The DC of mineral matter in DDGS showed a high difference (319.3 g kg^–1) between both methods. This finding may be related to the higher experimental error margin in nutrients at a low concentration in the tested ingredients because the nutrient value is calculated by difference and the analytical methods may not be precise enough to determine small nutrient concentrations (Gutierrez et al., 2014). Gutierrez et al. (2014) also stated that the partial separation of dietary fiber components and Cr₂O₃ as they flow through the digestive tract may also negatively affect the reliability in the estimate of the dietary fiber digestibility.

In this scenario, Li (2013) suggested that digestibility estimates were lower using the index method compared with the total collection method when marker recovery was below 100%. According to Kavanagh et al. (2001), by using an assumed marker concentration in the diet, the marker is thought to be properly dispersed through the feed, but the marker can be lost during the mixing stage, particularly if a mill is being used. However, the concentration measured in the diet is more accurate, particularly when the same sampling procedure and laboratory analysis have been perfected over a long period to ensure accurate sampling.
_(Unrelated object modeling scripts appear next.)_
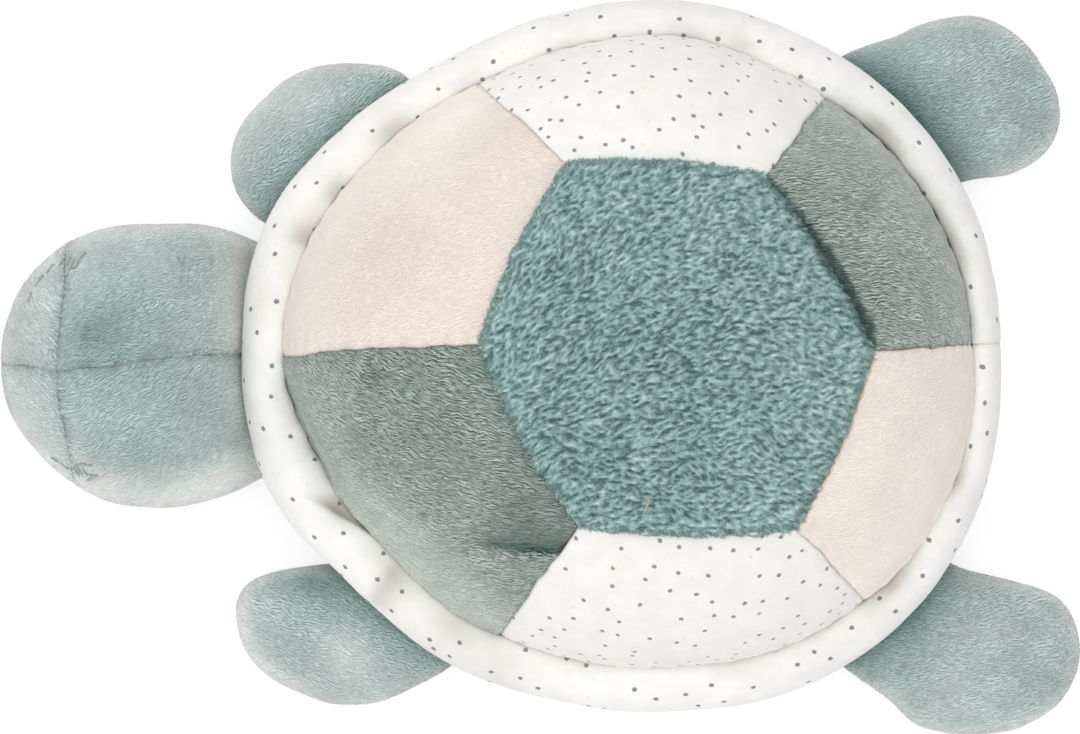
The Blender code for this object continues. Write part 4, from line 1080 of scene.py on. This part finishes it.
def head_panel(number, looks, to_world):
    """One of the four upper panels, which meet on the crown. Its face is returned."""
    panel = HEAD_PANELS[number]
    end = HEAD_PANELS[(number + 1) % 4].start + (360 if number == 3 else 0)
    a, s = (np.linspace(0, 1, count) for count in HEAD_GRID)
    s = 0.004 + 0.996 * (1 - (1 - s) ** 1.8)
    meeting = head_middle() + CROWN_SEAMS
    out = head_edge(panel.start + (end - panel.start) * a) - CROWN_SEAMS
    places = meeting + out[:, None] * s[None, :, None]
    places = places + sway(places, 0.9, 9, (105, 106)) * np.sin(np.pi * s.clip(0, 1))[None, :, None]
    grid = on_head(places, 1)
    normal, left, right, top, low = strip(grid)
    beside = np.minimum(left, right)
    holding = (0.6 + 0.7 * noise(grid, 4.5, 107)).clip(0.2, 1)
    rows = panel.gathers * ripples(grid, top, 0.95, 3.4, 4, 100 + number)
    near_seam = bell(beside, 2.4) * smooth(top / (2 * MM))
    neck = smooth((16 * MM - grid[..., 0]) / (16 * MM))
    lift = 0.25 * MM + HEAD_PUFF * pillow(a, s) - 0.6 * MM * (holding * tuck(beside, 3) + tuck(low, 2))
    lift += 0.32 * MM * rows * near_seam + 0.25 * MM * ripples(grid, grid[..., 1], 3.4, 2, 9, 110) * neck
    lift += lumps(grid, 0.35, 15, 120) + lumps(grid, 0.15, 6, 121)
    grid = grid + normal * lift[..., None]

    ahead = grid[..., 0]
    # Painted shade along the seams, where the pile parts, broken in knots and stronger towards the neck, and round the
    # edge
    middle_line = left if panel.name in MIDDLE_SEAM_FIRST else right
    knotted = (0.45 + 0.6 * rows).clip(0.1, 1)
    wandering = (0.55 + 0.5 * noise(grid, 1.6, 108)) * (1 + 0.6 * smooth((36 * MM - ahead) / (20 * MM)))
    seam = holding * np.maximum(0.5 * bell(beside, 0.6 * wandering), bell(middle_line, wandering))
    seam *= (0.4 + 0.6 * knotted) * (1 + 0.8 * smooth((26 * MM - ahead) / (12 * MM)))
    seam = np.maximum(seam, 0.2 * bell(low, 0.5))
    world = to_world(stretched_root(grid, NECK_ROOT, 2 * MM))
    inwards = (1 - s)[None] * np.linalg.norm(out, axis=-1)[:, None]
    # Tone: painted light towards the outline and down the cheek, at the neck and behind the crown, painted highlights
    # on the
    # tufts by the seams, painted shade beside the seams, and painted patches
    spread = panel.cheek * smooth(0.5 - world[..., 1] / (30 * MM))
    tone = (0.6 + 0.5 * spread) * smooth(1 - inwards / ((6 + 10 * spread) * MM))
    tone += panel.tone + panel.neck * smooth((22 * MM - ahead) / (10 * MM))
    tone += 0.24 * rows * near_seam - 0.22 * bell(beside, 2.2) + panel.band * bell(world[..., 0] + 73.5 * MM, 2)
    tone += on_picture(world, HEAD_SHADES)
    uv = turned(round_uv(grid * np.array([1, 1, 0.45]), angle_of(out)), panel.nap)
    sew("head_%s_cloth" % panel.name, "head_%s_panel" % panel.name, world, uv, seam, tone, looks, MINKY_THICK)
    edge_pile("head_%s_edge_pile" % panel.name, world, uv, tone, looks,
              [("left", 900, 3.5), ("right", 900, 3.5), ("low", 700, 5)], 0.75, 310 + number,
              allowed=ahead > 13.5 * MM)
    return world


def chin(looks, to_world):
    """The head's one lower panel."""
    wide, high = CHIN_GRID
    angles = -np.arange(wide) * 360 / wide
    s = 1 - (1 - np.linspace(0, 1, high)) ** 1.7
    grid, normal, low = whole_round(on_head(head_middle() + head_edge(angles)[:, None] * s[None, :, None], -1))
    lift = lumps(grid, 0.2, 14, 130) - 0.6 * MM * tuck(low, 2)
    lift += 0.25 * MM * smooth((low - 1 * MM) / (6 * MM)) * smooth(grid[..., 2] / (-8 * MM) + 1.2)
    grid = grid + normal * lift[..., None]
    world = to_world(stretched_root(grid, NECK_ROOT, 2 * MM))
    world[..., 2] = np.maximum(world[..., 2], 0.1 * MM)
    # Painted shade along the chin's seam, and a little painted light all over
    seam = 0.5 * bell(low, 0.7)
    sew("head_chin_cloth", "head_chin_panel", world, round_uv(grid, angles), seam, seam * 0 + 0.05, looks,
        MINKY_THICK, whole=True)


def head(material):
    """The head's panels. The faces of the upper ones are returned."""
    to_world, blend = limb("head_nod", 180, -8, 9)
    looks = Looks(material, "head", "teal_minky", blend)
    surfaces = [head_panel(number, looks, to_world) for number in range(4)]
    chin(looks, to_world)
    return surfaces


def flipper(number, material):
    """A flipper's upper and lower panels."""
    shape = FLIPPERS[number]
    name, front_left = shape.name + "_flipper", shape.name == "front_left"
    to_world, blend = limb(shape.name + "_flap", shape.heading, -7, 7)
    looks = Looks(material, name, "teal_minky", blend)
    reach = shape.reach * MM
    middle = np.array((reach * share_at(shape.shares, 180) - FLIPPER_ROOT, shape.across * MM))
    wide, high = FLIPPER_GRID
    s = 1 - (1 - np.linspace(0, 1, high)) ** 1.8
    for label, side in (("upper", 1), ("lower", -1)):
        angles = side * np.arange(wide) * 360 / wide
        out = toward(angles) * (reach * share_at(shape.shares, angles))[:, None]
        heights = side * FLIPPER_HALF_DEPTH * roundness(s, STUFFED_POWER)
        grid, normal, low = whole_round(joined(middle + out[:, None] * s[None, :, None], heights[None]))
        folds = ripples(grid, grid[..., 1], 3.2, 2.2, 8, 160 + number) * smooth((12 * MM - grid[..., 0]) / (12 * MM))
        lift = 0.35 * MM * (1 + folds) - 0.55 * MM * tuck(low, 1.4)
        lift += lumps(grid, 0.4, 15, 140 + number) + lumps(grid, 0.15, 6, 150 + number)
        if side < 0:
            lift = np.minimum(lift, 0.3 * MM)
        grid = grid + normal * lift[..., None]
        world = to_world(stretched_root(grid, FLIPPER_ROOT, 3.2 * MM))
        world[..., 2] = np.maximum(world[..., 2], 0.1 * MM)

        away = world[..., :2] - SHELL_PLACE
        beyond = np.linalg.norm(away, axis=-1) - rim_radius(angle_of(away))  # the rim
        inwards = (1 - s)[None] * np.linalg.norm(out, axis=-1)[:, None]
        # Tone: painted shade under the rim and at its edge, painted light round the outline, most along the front
        # left's bottom,
        # random tone, and painted patches
        bottom = smooth(0.5 - grid[..., 1] / (20 * MM)) if front_left else 0.4
        tone = shape.tone - shape.shade * bell(beyond.clip(0), 7.5) - 0.35 * bell(beyond.clip(0), 1.6)
        tone += (0.25 + 0.5 * bottom) * smooth(1 - inwards / ((2.5 + 3 * bottom) * MM)) * smooth(beyond / (4 * MM))
        tone += 0.16 * noise(world, 11, 170) + on_picture(world, FLIPPER_SHADES.get(shape.name, ()))
        uv = turned(round_uv(grid, angles), shape.nap - shape.heading)
        # The seam values are painted shade along the flipper's edge
        sew("%s_%s_cloth" % (name, label), "%s_%s_panel" % (name, label), world, uv, 0.35 * bell(low, 0.5), tone,
            looks, MINKY_THICK, whole=True)
        if side > 0:
            edge_pile(name + "_edge_pile", world, uv, tone, looks, [("low", 1400, 5)], 0.7, 320 + number, whole=True,
                      allowed=beyond > 1.5 * MM)


# ---------------------------------------------------------------- threads and filling

def satin_stitches(first, last, length, seated):
    """Satin stitches across an arc of an eye, each with its thread's radius."""
    way = last - first
    ahead = unit(way)
    side = np.array([-ahead[1], ahead[0]])
    count = int(np.linalg.norm(way) / 0.75)
    for k in range(count):
        at = (k + 0.5) / count
        uneven = math.sin(k * 12.9 + first[0])
        half = length * math.sin(math.pi * (0.15 + 0.7 * at)) * (1 + 0.3 * uneven)
        spot = first + way * at + np.array([0.3 * uneven, 0.4 * math.cos(k * 7.3)])
        high = (0.2 + 0.12 * uneven) * MM
        rises = (-0.15 * MM, high * 0.7, high, high * 0.7, -0.15 * MM)
        yield ([seated(*(spot + side * half * t + ahead * 0.8 * t), rise)
                for t, rise in zip((-1, -0.5, 0, 0.5, 1), rises)], (0.14 + 0.03 * uneven) * MM)


def lash_thread(curve, shift, seated):
    """One loose thread of a lash, twisted round its curve."""
    start, middle, end = np.array(curve, float)
    line = []
    for t in np.linspace(0, 1, 7):
        px, py = start * (1 - t) ** 2 + 2 * middle * t * (1 - t) + end * t * t
        over = (0.32 * math.sin(math.pi * t) - 0.02) * MM
        line.append(seated(px + shift * math.cos(t * 5), py + shift * math.sin(t * 5), over))
    return line


def eyes(surfaces, material):
    """Closed eyes in satin stitch, with lashes of loose threads."""
    points = np.stack(surfaces)
    index = np.arange(points[..., 0].size).reshape(points.shape[:-1])
    quads = np.stack([index[:, :-1, :-1], index[:, :-1, 1:], index[:, 1:, 1:], index[:, 1:, :-1]], axis=-1)
    skin = BVHTree.FromPolygons(points.reshape(-1, 3).tolist(), quads.reshape(-1, 4).tolist())

    def seated(px, py, over):
        """The place this far over the cloth at a pixel of the photograph."""
        x, y = picture_place(px, py)
        hit, normal = skin.ray_cast(Vector((x, y, 0.2)), Vector((0, 0, -1)))[:2]
        if hit is None:
            hit, normal = skin.find_nearest(Vector((x, y, 0.025)))[:2]
        return np.array(hit + normal * over)

    for label, length, arcs, lashes in EYES:
        threads = [stitch for arc in arcs for stitch in satin_stitches(*np.array(arc, float), length, seated)]
        threads += [(lash_thread(lash, shift, seated), 0.16 * MM) for lash in lashes for shift in (-0.55, 0.55)]
        add_piece("closed_eye_" + label, tube_mesh("closed_eye_" + label, *zip(*threads)),
                  Looks(material, "head", "grey_thread"), "eye_stitches_" + label)


def fillings():
    """The stuffing inside each form, from its own solid drawn in a little from its skin."""
    material = wadding()
    for body in ("shell", "head", *(shape.name + "_flipper" for shape in FLIPPERS)):
        mesh = frame["nodes"][body + "_stuffing"].data.copy()
        mesh.materials.clear()
        points = np.zeros(len(mesh.vertices) * 3, np.float32)
        mesh.vertices.foreach_get("co", points)
        points = points.reshape(-1, 3).astype(float)
        middle, half = points.mean(axis=0), np.ptp(points, axis=0) / 2
        points = middle + (points - middle) * (1 - 1.8 * MM / half)
        mesh.vertices.foreach_set("co", points.astype(np.float32).ravel())
        mesh.update()
        add_piece(body + "_filling", mesh, Looks(material, body, "white_stuffing"), body + "_stuffing")


def seam_threads(material):
    """The pale piped edge that shows along the top panel's rear left seam, and one loose thread in the pile."""
    lines = []
    for start, end, wobble in ((0.02, 0.98, 0.25), (0.25, 0.99, -0.3)):
        t = np.linspace(start, end, 90)
        edge = hexagon_point(5, t)
        wave = (1.15 + wobble * np.sin(t * 55 + wobble * 9)) * MM
        line = on_dome(edge + unit(edge - HEXAGON_MIDDLE) * wave[:, None])
        line[:, 2] += (0.35 + 0.12 * np.sin(t * 75)) * MM
        lines.append(shell_world(line))
    add_piece("shell_seam_thread", tube_mesh("shell_seam_thread", lines, [0.28 * MM, 0.22 * MM]),
              Looks(material, "shell", "blush_minky"))
    t = np.linspace(0, 1, 9)
    first, last = (picture_place(*spot) for spot in LOOSE_THREAD)
    places = first + (last - first) * t[:, None] - SHELL_PLACE
    places[:, 0] += 0.25 * MM * np.sin(t * 5)
    loose = shell_world(on_dome(places))
    loose[:, 2] += (3.4 + 0.6 * np.sin(np.pi * t)) * MM
    add_piece("shell_loose_thread", tube_mesh("shell_loose_thread", [loose], [0.24 * MM]),
              Looks(thread("pink_thread", (214, 184, 172), (176, 146, 136)), "shell", "blush_minky"))


# ---------------------------------------------------------------- the studio

def floor_material():
    """White, and bright to the camera, so that the floor is even like the photograph's ground."""
    n = Nodes("white_floor")
    rays = n.node("ShaderNodeLightPath").outputs
    seen = n.math("MAXIMUM", n.math("MAXIMUM", rays["Is Camera Ray"], rays["Is Glossy Ray"]),
                  rays["Is Transmission Ray"])
    for key, value in (("Base Color", n.mix(rays["Is Camera Ray"], (0.86, 0.86, 0.86, 1), (0.4, 0.4, 0.4, 1))),
                       ("Roughness", 1.0), ("Specular IOR Level", 0.0)):
        n.put(n.shader.inputs[key], value)
    glow = n.node("ShaderNodeEmission", {"Strength": n.math("MULTIPLY", seen, 0.72)})
    both = n.node("ShaderNodeAddShader", {0: n.shader.outputs[0], 1: glow.outputs[0]})
    n.put(n.tree.nodes["Material Output"].inputs["Surface"], both.outputs[0])
    return n.material


def studio():
    """A white floor, four soft lamps, an even sky and a camera straight above."""
    scene = bpy.context.scene
    scene.view_settings.view_transform = "Standard"
    world = bpy.data.worlds.new("studio")
    scene.world = world
    world.use_nodes = True
    sky = world.node_tree.nodes["Background"]
    sky.inputs["Color"].default_value = (1, 1, 1, 1)
    sky.inputs["Strength"].default_value = 0.62

    mesh = bpy.data.meshes.new("floor")
    half = 6.0
    mesh.from_pydata([(-half, -half, 0), (half, -half, 0), (half, half, 0), (-half, half, 0)], [], [(0, 1, 2, 3)])
    mesh.materials.append(floor_material())
    floor = bpy.data.objects.new("floor", mesh)
    floor.location.z = -0.3 * MM
    scene.collection.objects.link(floor)

    for name, place, size, power in LAMPS:
        lamp = bpy.data.lights.new(name, "AREA")
        lamp.shape, lamp.size, lamp.energy = "DISK", size, power
        holder = bpy.data.objects.new(name, lamp)
        holder.location = place
        holder.rotation_mode = "QUATERNION"
        holder.rotation_quaternion = (Vector((0, 0, 0.03)) - Vector(place)).to_track_quat("-Z", "Y")
        scene.collection.objects.link(holder)

    lens = bpy.data.cameras.new("camera")
    lens.lens, lens.sensor_width = 600, 36
    lens.clip_start, lens.clip_end = 0.1, 40
    camera = bpy.data.objects.new("camera", lens)
    level = 0.040  # of the turtle's outline, where the picture's width fits the sensor's
    camera.location = (0, -0.5 * PIXEL, level + PICTURE_WIDTH * PIXEL * lens.lens / lens.sensor_width)
    scene.collection.objects.link(camera)
    scene.camera = camera


def main():
    teal = minky("teal_minky_pile", TEAL, 0.9, 1.5, 0.06, 0.8, (620, 2800))
    cloths = {"sage_minky": minky("sage_minky_pile", SAGE, 0.7, 3.0, 0.06, 1.0, (430, 2300)),
              "blush_minky": minky("blush_minky_pile", BLUSH, 0.2, 0.5, 0.012, 0.5, (640, 2700)),
              "dotted_cotton": dotted_cotton("dotted_cotton_panels", PANEL_DOTS)}
    cotton = dotted_cotton("dotted_cotton_band", BAND_DOTS)
    top_panel(fleece_ground())
    pile(fleece_pile())
    for number, panel in enumerate(SHELL_PANELS):
        side_panel(number, cloths[panel.cloth])
    rim_band(cotton)
    belly(cotton)
    surfaces = head(teal)
    for number in range(len(FLIPPERS)):
        flipper(number, teal)
    eyes(surfaces, thread("grey_embroidery", (184, 193, 190), (132, 144, 141)))
    fillings()
    seam_threads(thread("cream_thread", (236, 222, 200), (206, 188, 162)))
    studio()


main()
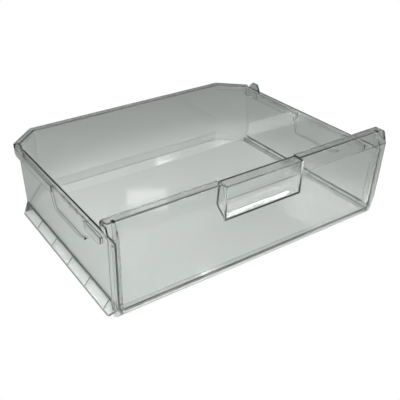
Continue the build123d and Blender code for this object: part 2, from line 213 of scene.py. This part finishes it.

Brazilian distillers dried grains with solubles contain 3,668 and 3,213 kcal kg^–1 metabolizable energy as determined by the total collection method and the chromium oxide marker technique, respectively. Levels up to 600.0 g kg^–1 of the test ingredient do not influence the digestible or metabolizable energy of distillers dried grains with solubles, but compromises the digestibility coefficients of dry matter, organic matter, and neutral detergent fiber.